The Howard County school system is appealing a state decision not to provide funds to build a new Talbott Springs Elementary School and instead recommend a renovation of the 45-year-old Columbia building.
"Talbott Springs Elementary School serves one of the county's most disadvantaged communities. It provides many resources outside the routine school functions such as collecting food and clothing and providing space for professional community liaisons and/or social workers," Bruce Gist, the school system's director of construction, wrote in a letter to the state Interagency Committee on School Construction, or IAC, which allocates state dollars for county projects.
"A new, larger building would allow the school the flexibility to provide the spaces needed to deliver educational programs as well as the many additional services and resources needed to support the community," Gist wrote.
The county school board late last year approved a capital improvement plan for fiscal 2019 that included funding for a total replacement of Talbott Springs. As proposed, the project would have demolished the 1973 building and replaced it with a $41.6 million facility.
Because it required state money, the project had to be approved by the IAC.
Members of that committee did a walk-through of Talbott Springs and then, in December, sent a letter informing the county that the on-site visit, plus a feasibility study for the project, did not present compelling evidence that demolition was a better choice than renovation.

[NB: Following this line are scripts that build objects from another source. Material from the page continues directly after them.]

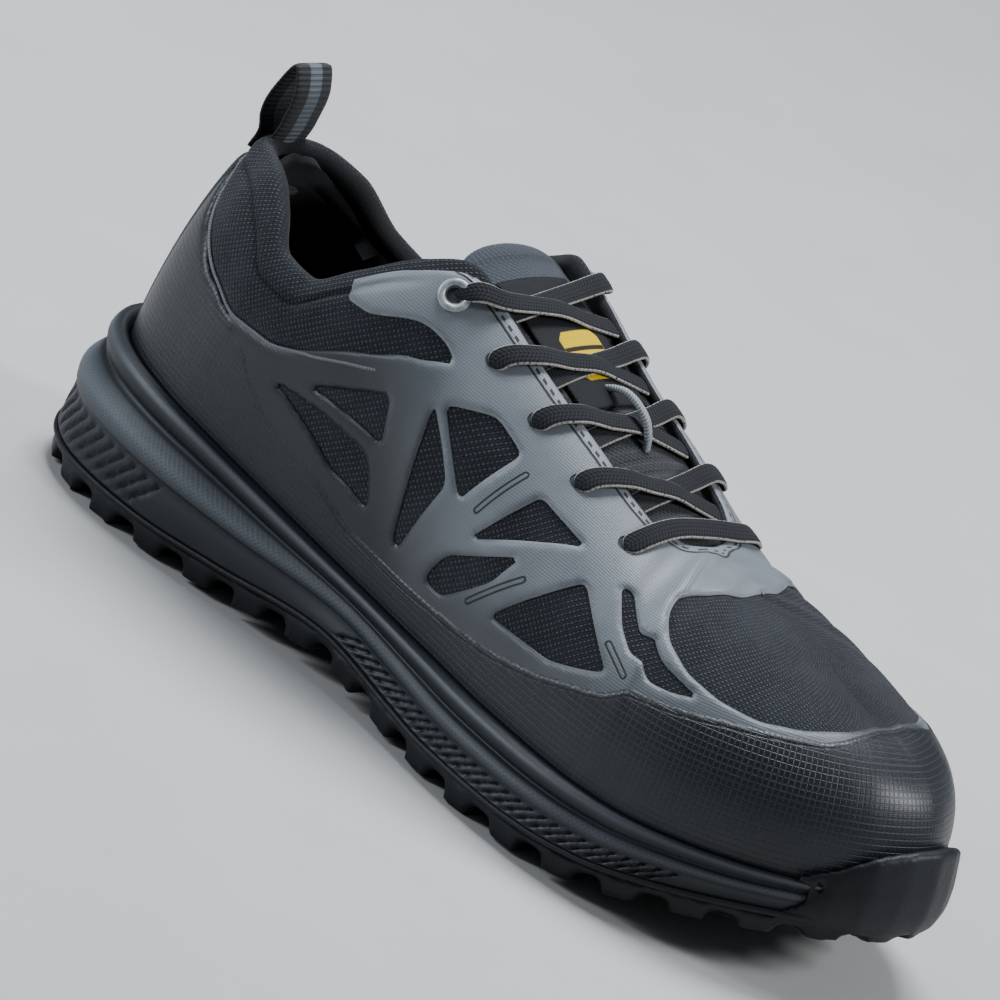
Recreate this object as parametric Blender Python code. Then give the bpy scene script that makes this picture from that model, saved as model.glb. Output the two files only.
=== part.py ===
"""A low-cut safety sneaker for the right foot, built as its maker would assemble it.

The toe points along +X, the outer (lateral) side is at -Y and +Z is up. The floor is z = 0, and the origin
is the middle of the sole's outline on the floor. All lengths are in metres.

The upper is one skin: columns run round the shoe from the heel to the toe on each side, and rows run up
each column from the sole to the topline. Every overlay is cut from that same skin.
"""
import bmesh
import bpy
import numpy as np

MM = 0.001

# Driving sizes of the sole
SOLE_LENGTH = 300 * MM
BALL_WIDTH = 110 * MM
HEEL_STACK = 42 * MM
BALL_STACK = 25.5 * MM
TOE_SPRING = 20 * MM
ARCH_RISE = 5 * MM
OUTSOLE_BASE = 3.2 * MM
LUG_DEPTH = 4.5 * MM
RIB_DEPTH = 1.6 * MM

# Driving sizes of the upper
INSTEP_RISE = 88 * MM
THROAT_HALF_GAP = 21 * MM
UPPER_INSET = 9.0 * MM
FEATHER_DEPTH = 4 * MM
WALL = 2.2 * MM
COLLAR_PAD = 7.0 * MM
FILM = 0.8 * MM
TONGUE_THICKNESS = 4.5 * MM
INSOLE_THICKNESS = 4.0 * MM
LACE_WIDTH = 6.5 * MM
LACE_THICKNESS = 2.0 * MM
LOOP_HEIGHT = 24 * MM
LOOP_WIDTH = 15 * MM
LOOP_THICKNESS = 1.6 * MM
EYELET_RADIUS = 4.6 * MM

# The gap that is left between pieces that touch, and under the films, which lie on curved facets
CLEARANCE = 0.3 * MM
FILM_GAP = 0.5 * MM
SEAT_GAP = 0.6 * MM
# The mudguard's and the heel counter's thickness
GUARD_WALL = 1.2 * MM

# How far the midsole's lip stays from the skin: the mudguard lies between them
OVERLAY_STAND = FILM_GAP + GUARD_WALL + 2 * CLEARANCE
# Points closer than these are made one, in a mesh and after the cuts
MERGE = 1e-6
WELD = 0.02 * MM

# The skin's mesh: columns of each side behind and in front of the throat's end, and rows up each column
BACK_COLUMNS = 20
FRONT_COLUMNS = 10
TOP_ROW = 8
THROAT_END = 0.70
# At the collar the columns lean the way the sole's outline faces, as if their tops stood this much further in
COLLAR_PULL = 30 * MM

# The diagonal grooves between the ribs of the midsole's side: how many, first and last share of the side, and
# the shares of the side's height that each one spans
HEEL_RIBS = 11
FORE_RIBS = 22
HEEL_RIB_SPAN = (0.020, 0.200, 0.12, 0.42)
FORE_RIB_SPAN = (0.425, 0.760, 0.14, 0.40)
RIB_SLANT = 0.024
RIB_WIDTH = 1.9 * MM
RIB_REACH = 0.8 * MM

# The outsole's edge stands out from the midsole's lowest line by this much, and is cut back under it
WELT_STAND = 0.6 * MM
WELT_BEVEL = 1.0 * MM
LUGS_PER_SIDE = 19
LUG_LENGTH = 10.5 * MM
LUG_REACH = 14 * MM
LUG_TAPER = 0.8 * MM
LUG_ROOT = 1.5 * MM
# Blocks of the tread's middle: where each row stands along the sole, how far its outer end lies behind its
# inner end, and the gap left to the lugs of the edge
HEEL_BLOCKS = (0.085, 0.135, 0.185)
FORE_BLOCKS = (0.600, 0.665, 0.730, 0.795, 0.860)
HEEL_SKEW = 6 * MM
FORE_SKEW = 2 * MM
BLOCK_LENGTH = 11 * MM
BLOCK_GAP = 3 * MM
# The toe bumper at the toe's middle and at each column away from it: how high it stands above the sole's top,
# and how far its face lies behind the outline's, in mm
BUMPER_RISE = (12.5, 12.0, 10.0, 5.0, 1.2)
BUMPER_BACK = (0.0, 0.0, 0.0, 0.8, 1.8)
# Its face from the root up: share of its height, distance behind the outline, and share of BUMPER_BACK
BUMPER_FACE = ((0.0, 1.2 * MM, 1.0), (0.22, 0.1 * MM, 1.0), (0.5, 0.5 * MM, 1.0))
BUMPER_SHOULDER = 2.7 * MM
BUMPER_EDGE = 3.6 * MM
BUMPER_TUCK = 9 * MM
MIDSOLE_TOE = -3.0 * MM

# How far round the heel the counter reaches, and the gap to the mudguard, in columns
COUNTER_COLUMNS = 2
COUNTER_DROP = 1.2
SEAM = 0.08
# The cage: its first column, how far it stays below the collar's edge, and how deep its cutters reach
CAGE_START = 7
EYESTAY_MARGIN = 0.04
WINDOW_REACH = 9 * MM

TONGUE_GAP = 0.5 * MM
TONGUE_TUCK_GAP = 2.6 * MM
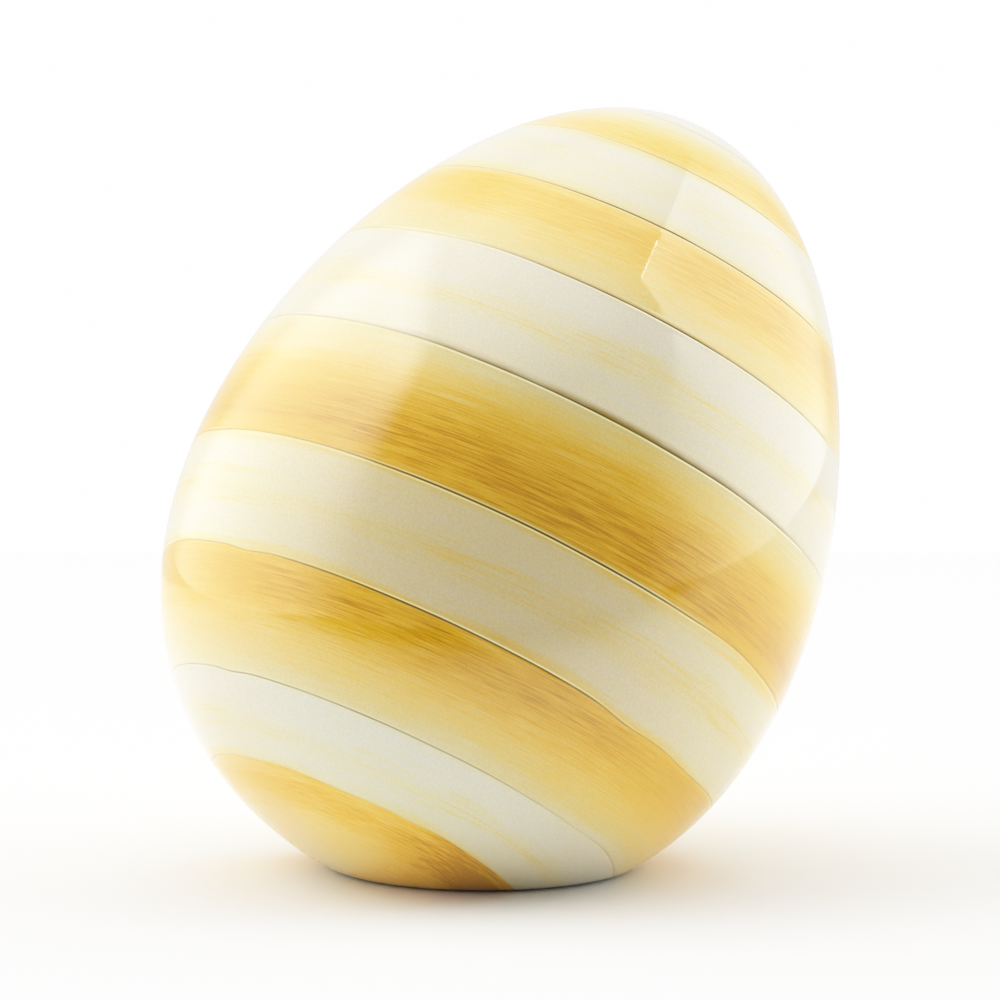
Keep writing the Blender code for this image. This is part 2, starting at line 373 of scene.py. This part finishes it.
def finish_mesh(mesh, at_base):
    work = bmesh.new()
    work.from_mesh(mesh)
    bmesh.ops.remove_doubles(work, verts=work.verts, dist=TOUCHING)
    bmesh.ops.dissolve_degenerate(work, edges=work.edges, dist=TOUCHING)
    if at_base:
        cut_base(work)
    bmesh.ops.recalc_face_normals(work, faces=work.faces)
    work.to_mesh(mesh)
    work.free()
    mesh.shade_smooth()
    mesh.set_sharp_from_angle(angle=SHARP_ANGLE)


def add_piece(name, mesh, replaced, slot):
    piece = bpy.data.objects.new(name, mesh)
    bpy.context.scene.collection.objects.link(piece)
    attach(piece, "root")
    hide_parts(replaced)
    return piece


# ---- painted coats -----------------------------------------------------------------------


def stray(index, turn):
    """How far a hand-scribed groove strays down the surface from its ring."""
    rng = np.random.default_rng(GROOVE_SEED + index)
    down = np.zeros_like(turn)
    for waves, size in TREMOR:
        down += size * np.sin(waves * turn + rng.uniform(0, 2 * math.pi))
    for centre, reach, size in STRAYS[index]:
        away = np.degrees(turn) - centre
        away = (away + 180) % 360 - 180
        down -= size * np.exp(-((away / reach) ** 2))
    return down * MM


def shoulder_depth(distance):
    """Depth of the surface at a distance from the middle of a groove, with a slight raised lip."""
    dip = GROOVE_DEPTH * np.exp(-((distance / GROOVE_REACH) ** 1.5))
    lip = LIP_HEIGHT * np.exp(-(((distance - LIP_PLACE) / LIP_REACH) ** 2))
    return dip - lip


def coat_rows(top, bottom, has_top, has_bottom):
    """Arcs and depths of one coat's rows, down its outside and back up its inside."""
    edges = np.array(EDGE_ROWS) * MM
    start = top + (edges[-1] if has_top else 0.0)
    end = bottom - (edges[-1] if has_bottom else 0.0)
    count = max(FEWEST_ROWS, round((end - start).mean() / ROW_SPACING))
    arcs = []
    if has_top:
        arcs += [top + edge for edge in edges[:-1]]
    arcs += [start + (end - start) * i / count for i in range(count + 1)]
    if has_bottom:
        arcs += [bottom - edge for edge in edges[-2::-1]]
    arcs = np.array(arcs)
    depths = np.zeros_like(arcs)
    if has_top:
        depths += shoulder_depth(arcs - top)
    if has_bottom:
        depths += shoulder_depth(bottom - arcs)
    parts = np.arange(INNER_ROWS + 1)[:, None] / INNER_ROWS
    back = arcs[-1] + (arcs[0] - arcs[-1]) * parts
    return np.concatenate([arcs, back]), np.concatenate([depths, np.full_like(back, COAT_THICKNESS)])


def make_coat(index):
    turn = np.arange(COLUMNS) * 2 * math.pi / COLUMNS
    has_top = index > 0
    has_bottom = index < len(COATS) - 1
    top = groove_arc(GROOVES[index - 1]) + stray(index - 1, turn) if has_top else np.zeros(COLUMNS)
    if has_bottom:
        bottom = groove_arc(GROOVES[index]) + stray(index, turn)
    else:
        bottom = np.full(COLUMNS, WHOLE_ARC)
    arcs, depths = coat_rows(top, bottom, has_top, has_bottom)
    turns = np.broadcast_to(turn, arcs.shape)
    points = place(arcs, turns, depths)
    at_base = points[..., 2].min() < RIM_HEIGHT
    if at_base:
        near = np.clip(1 - (points[..., 2] - RIM_HEIGHT) / BASE_OVERLAP_REACH, 0.0, 1.0)
        inside = depths >= COAT_THICKNESS
        points = soften_base(place(arcs, turns, depths + BASE_OVERLAP * near * inside))
    around = np.stack([np.cos(turns), np.sin(turns), arcs / MM], axis=-1)
    across = np.stack([(arcs - top) / MM, (bottom - arcs) / MM, (arcs - top) / (bottom - top)], axis=-1)
    name = COATS[index]
    mesh = ring_mesh(name, points, has_top, {"around": around, "across": across})
    finish_mesh(mesh, at_base)
    return add_piece("painted_" + name, mesh, name, name.split("_")[0] + "_paint")


# ---- materials ---------------------------------------------------------------------------


class Nodes:
    """Short names for the shader nodes that the materials below are made of."""

    def __init__(self, tree):
        self.tree = tree

    def feed(self, socket, value):
        if isinstance(value, bpy.types.NodeSocket):
            self.tree.links.new(value, socket)
        else:
            socket.default_value = value

    def math(self, operation, first, second=0.0, clamp=False):
        node = self.tree.nodes.new("ShaderNodeMath")
        node.operation = operation
        node.use_clamp = clamp
        self.feed(node.inputs[0], first)
        self.feed(node.inputs[1], second)
        return node.outputs[0]

    def attribute(self, name):
        node = self.tree.nodes.new("ShaderNodeAttribute")
        node.attribute_name = name
        return self.split(node.outputs["Vector"])

    def split(self, vector):
        node = self.tree.nodes.new("ShaderNodeSeparateXYZ")
        self.feed(node.inputs[0], vector)
        return node.outputs[:]

    def join(self, x, y, z):
        node = self.tree.nodes.new("ShaderNodeCombineXYZ")
        for socket, value in zip(node.inputs, (x, y, z)):
            self.feed(socket, value)
        return node.outputs[0]

    def noise(self, vector, scale, detail=2.0, roughness=0.5):
        node = self.tree.nodes.new("ShaderNodeTexNoise")
        self.feed(node.inputs["Vector"], vector)
        node.inputs["Scale"].default_value = scale
        node.inputs["Detail"].default_value = detail
        node.inputs["Roughness"].default_value = roughness
        return node.outputs["Fac"]

    def span(self, value, low, high, to_low=0.0, to_high=1.0, smooth=True):
        """Value taken from low..high to to_low..to_high, and held at the ends."""
        node = self.tree.nodes.new("ShaderNodeMapRange")
        node.interpolation_type = "SMOOTHSTEP" if smooth else "LINEAR"
        self.feed(node.inputs["Value"], value)
        names = ("From Min", "From Max", "To Min", "To Max")
        for name, end in zip(names, (low, high, to_low, to_high)):
            self.feed(node.inputs[name], end)
        return node.outputs[0]

    def ramp(self, value, stops):
        node = self.tree.nodes.new("ShaderNodeValToRGB")
        elements = node.color_ramp.elements
        while len(elements) < len(stops):
            elements.new(0.5)
        for element, (position, shade) in zip(elements, stops):
            element.position = position
            colour = shade if isinstance(shade, tuple) else (shade, shade, shade)
            element.color = (*colour, 1.0)
        self.feed(node.inputs["Fac"], value)
        return node.outputs["Color"]

    def mix(self, amount, first, second, blend="MIX"):
        node = self.tree.nodes.new("ShaderNodeMix")
        node.data_type = "RGBA"
        node.blend_type = blend
        self.feed(node.inputs["Factor"], amount)
        for socket, value in ((node.inputs[6], first), (node.inputs[7], second)):
            self.feed(socket, (*value, 1.0) if isinstance(value, tuple) else value)
        return node.outputs[2]

    def bump(self, height, distance, strength=1.0):
        node = self.tree.nodes.new("ShaderNodeBump")
        node.inputs["Strength"].default_value = strength
        node.inputs["Distance"].default_value = distance
        self.feed(node.inputs["Height"], height)
        return node.outputs[0]


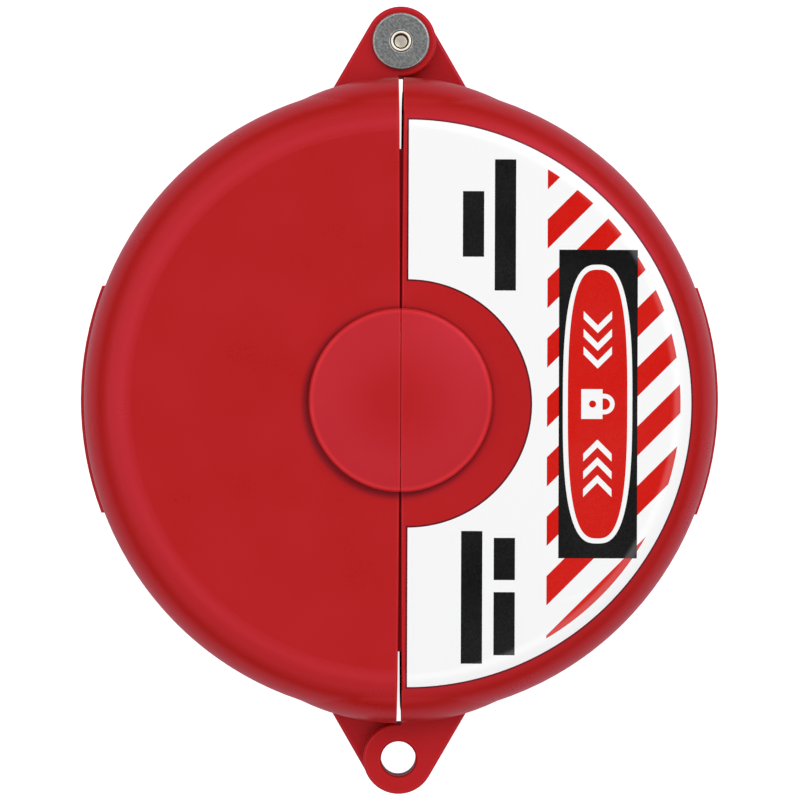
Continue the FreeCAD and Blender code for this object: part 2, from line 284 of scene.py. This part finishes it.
def vinyl(name, ink, roughness):
    """Printed vinyl in one ink: a smooth film with a faint orange peel and dust-fine speckle."""
    made, tree, shader = new_material(name)
    mid_grey, fading = 0.5, 0.05
    faded = tuple(c + (mid_grey - c) * fading for c in ink[:3]) + (1.0,)
    speckle = remap(tree, noise(tree, vinyl_speckle, 3.0), 0.0, 0.5)
    cloud = remap(tree, noise(tree, vinyl_cloud, 2.0), 0.0, 0.5)
    share = combine(tree, "MULTIPLY", combine(tree, "ADD", speckle, cloud), 0.6)
    connect(tree, mix(tree, share, ink, faded), shader.inputs["Base Color"])
    gloss = remap(tree, noise(tree, vinyl_gloss_patch, 3.0), roughness - 0.02, roughness + 0.03)
    connect(tree, gloss, shader.inputs["Roughness"])
    peel = bump(tree, noise(tree, peel_size, 2.0), peel_height)
    connect(tree, peel, shader.inputs["Normal"])
    return made


def streaks(tree, width, length, angle):
    """Noise whose lumps are drawn out along an angle in the XY plane."""
    inputs = {"Vector": place(tree), "Rotation": (0.0, 0.0, angle), "Scale": (length / width, 1.0, 1.0)}
    drawn_out = node(tree, "ShaderNodeMapping", inputs, vector_type="TEXTURE").outputs[0]
    return noise(tree, width, 4.0, drawn_out)


def steel(name, colour, roughness, marks, contrast, shade_strength):
    """Steel with the marks of its making, edges lightened by wear and a painted highlight, and painted
    shade on upright walls and in the rivet's hollow.
    """
    made, tree, shader = new_material(name)
    dark = tuple(c * (1.0 - contrast) for c in colour) + (1.0,)
    light = tuple(c * (1.0 + contrast) for c in colour) + (1.0,)
    rubbed_and_lit = (0.90, 0.89, 0.87, 1.0)
    steel_shade_colour = (0.02, 0.018, 0.015, 1.0)
    grain = marks(tree)
    # Edges turn near white: wear on the steel and a painted highlight
    worn_and_glinting = edge_share(tree, worn_and_glinting_edge)
    tone = mix(tree, remap(tree, grain, 0.0, 1.0), dark, light)
    # Painted shade on upright walls and in the rivet's hollow end; the last argument sets how strong it is
    shaded = largest(tree, steepness(tree), rivet_hollow_shade(tree))
    tone = mix(tree, combine(tree, "MULTIPLY", shaded, shade_strength), tone, steel_shade_colour)
    connect(tree, mix(tree, worn_and_glinting, tone, rubbed_and_lit), shader.inputs["Base Color"])
    shader.inputs["Metallic"].default_value = 1.0
    connect(tree, remap(tree, grain, roughness - 0.06, roughness + 0.08), shader.inputs["Roughness"])
    connect(tree, bump(tree, grain, steel_mark_height, worn_normal(tree)), shader.inputs["Normal"])
    return made


def worn_normal(tree):
    """Normal of chamfers and edges that tumbling has made rounder and flatter."""
    lean = 0.45
    rounded = node(tree, "ShaderNodeBevel", {"Radius": tumbled_edge}, samples=8).outputs["Normal"]
    inputs = {0: rounded, 1: (lean, lean, 1.0)}
    flatter = node(tree, "ShaderNodeVectorMath", inputs, operation="MULTIPLY").outputs[0]
    return node(tree, "ShaderNodeVectorMath", {0: flatter}, operation="NORMALIZE").outputs[0]


def steepness(tree):
    """0 where the surface lies flat and 1 where it stands upright."""
    normal = node(tree, "ShaderNodeNewGeometry", {}).outputs["Normal"]
    up = node(tree, "ShaderNodeSeparateXYZ", {"Vector": normal}).outputs["Z"]
    return remap(tree, combine(tree, "ABSOLUTE", up), 1.0, 0.0, 0.3, 0.8)


def rivet_hollow_shade(tree):
    """0.4 in the rivet's hollow end and 0 outside it: where shade is painted."""
    return remap(tree, from_axis(tree, 0.0, hinge_y), 0.4, 0.0, hollow_start, hollow_end)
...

The replacement option is more expensive, the IAC noted, and proceeds on a similar construction timetable to the renovation. Tweaking the renovation plan could "significantly address the limitations" of the current building, the committee said.
"The building is in good condition, has solid finish materials, and presents some unique architectural features, such as high ceilings in some of the classrooms," the letter says. "The Designees maintain that the local decision to build a replacement school is not justified, and consequently do not recommend the local planning approval and future funding of the project as a replacement facility."
The school system refuted those claims in its February appeal of the decision, acknowledging that the replacement option is more expensive but would result in lower overall operating costs and pointing out that the timetable for the replacement option allows the school's teachers and 478 students to stay in the school during construction.
"Building occupancy would be approximately 6-8 months sooner" in a replacement building than a renovated one, the appeal letter says.
Parents and educators in Columbia were stunned by the state's decision and have been reaching out to state and county lawmakers. Many did not learn of the IAC decision until renovation funds were included in the county's proposal capital construction budget.
Liz Stover, a fourth-grade teacher at Talbott Springs, described the deteriorating conditions at the school in a letter to state legislators, saying that the school "is falling apart."
"In the last two years alone, we have seen numerous mold issues, busted water pipes and just this February, the heat system pumped 120-degree air into our cafeteria for a day while the kindergarten pod saw 90-degree air," she wrote. "Last week we had issues with the doors not locking properly. And to top it off, the school regularly has ants and mice."
The school system is awaiting a reply to its appeal, according to spokesman Brian Bassett.
"We will continue to advocate to the state for the replacement of Talbott Springs Elementary School. However, in the meantime, we will work with the school principal and the entire school community to design and plan a renovation/addition to the existing facility that meets the needs of the current and future students, staff, and the community of the Oakland Mills Community," Bassett said.
County Executive Alan Kittleman's capital budget proposal allocates $2.6 million for the renovation, according to county documents. If the state's decision remains final, the school system will make the best of the situation, Bassett said.